I know a person in situation similar to you. The teacher suggested that she start with materials for grades 3 or 4 instead. She was initially dissapointed being graded that low, but worked her way up very rapidly to gr8.. Good teachers would typically audition you and suggest a starting grade for you.. so be prepared
Posted By: Ansonflex
Re: Need Advice on Finding Quality Piano Teacher - 06/27/03 06:12 AM
Thanks for taking the time to give me some great advice everyone!! People on this forum are so generous with their time and knowledge! I will continue to call universities, colleges and musical academies in the yellow pages to find a teacher for me.
Now onto my next obstacle...every teacher promises the moon. How do you judge a quality teacher that actually has the potential to take you to an advanced level apart from someone who will try to say anything to get you on their roster? ie. How to judge the real quality teacher vs a mediocre one? Should criteria include music college degrees, performance history ?? I hope I'm not being to fussy but my mind set is that if I am going to spend big $$ on a grand piano I better find a teacher to get me good again!!
Any help will be appreciated!!
Posted By: subarus
Re: Need Advice on Finding Quality Piano Teacher - 06/27/03 12:19 PM
I dont see that as an obstacle.. there is nothing stopping me from changing teachers. If werent for my 1st teacher, I would not have any idea the true meaning of 'bad teacher'.
What makes me think my current teacher is a good one ? well, she makes me motivate myself, I see constant and gradual improvements , she give me opportunity to perform and meet other students, she solve problems.
That doesnt mean that I will understudy with her forever.. I know (and hope) she will not be able to further motivate me... then I know to find a new teacher.. to which I am sure she would be more than happy to intro one
Originally posted by Ansonflex:
Now onto my next obstacle...every teacher promises the moon. How do you judge a quality teacher that actually has the potential to take you to an advanced level apart from someone who will try to say anything to get you on their roster? Any help will be appreciated!!
Posted By: Phlebas
Re: Need Advice on Finding Quality Piano Teacher - 06/27/03 12:54 PM
College degrees and performance history make great additions to marketing material, and look great framed on a studio wall, but they do not always translate into ability as a teacher.
You have to first ask yourself what you want out of lessons, and what you would like to learn about playing the piano. Your answer should have a lot more depth than "I want to learn to play harder music" (I know you didn't say that, just an example).
Remember, you learn a lot about piano, music and yourself through the process of lessons, practicing and listening.
Once you have identified what you want, try to find a teacher that can fairly closely align him/herself with your aspirations.
It is important to have an interview with your prospective teacher(s) where you can play a little for them, and have a discussion about what you want, how they teach, and what both your expectations are. How will they handle a technical problem you have?
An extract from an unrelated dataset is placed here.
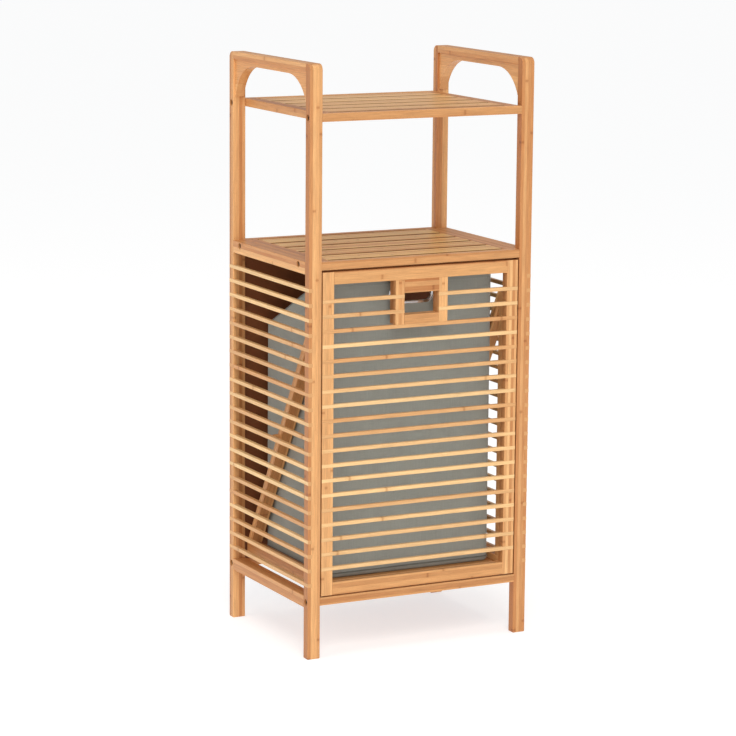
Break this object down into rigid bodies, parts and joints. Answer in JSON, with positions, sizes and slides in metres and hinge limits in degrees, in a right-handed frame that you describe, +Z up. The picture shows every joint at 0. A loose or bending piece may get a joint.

How do they deal with wrist, hand or arm pain in their students? Etc. There topics you can discuss that are too numerous to list here.
The good teachers are not the ones who will rush or exagerate their qualifications in order to get you on their roster. My current teacher was a little hesitant to take on another student - which I thought was a good sign (unless of course she has way too many students).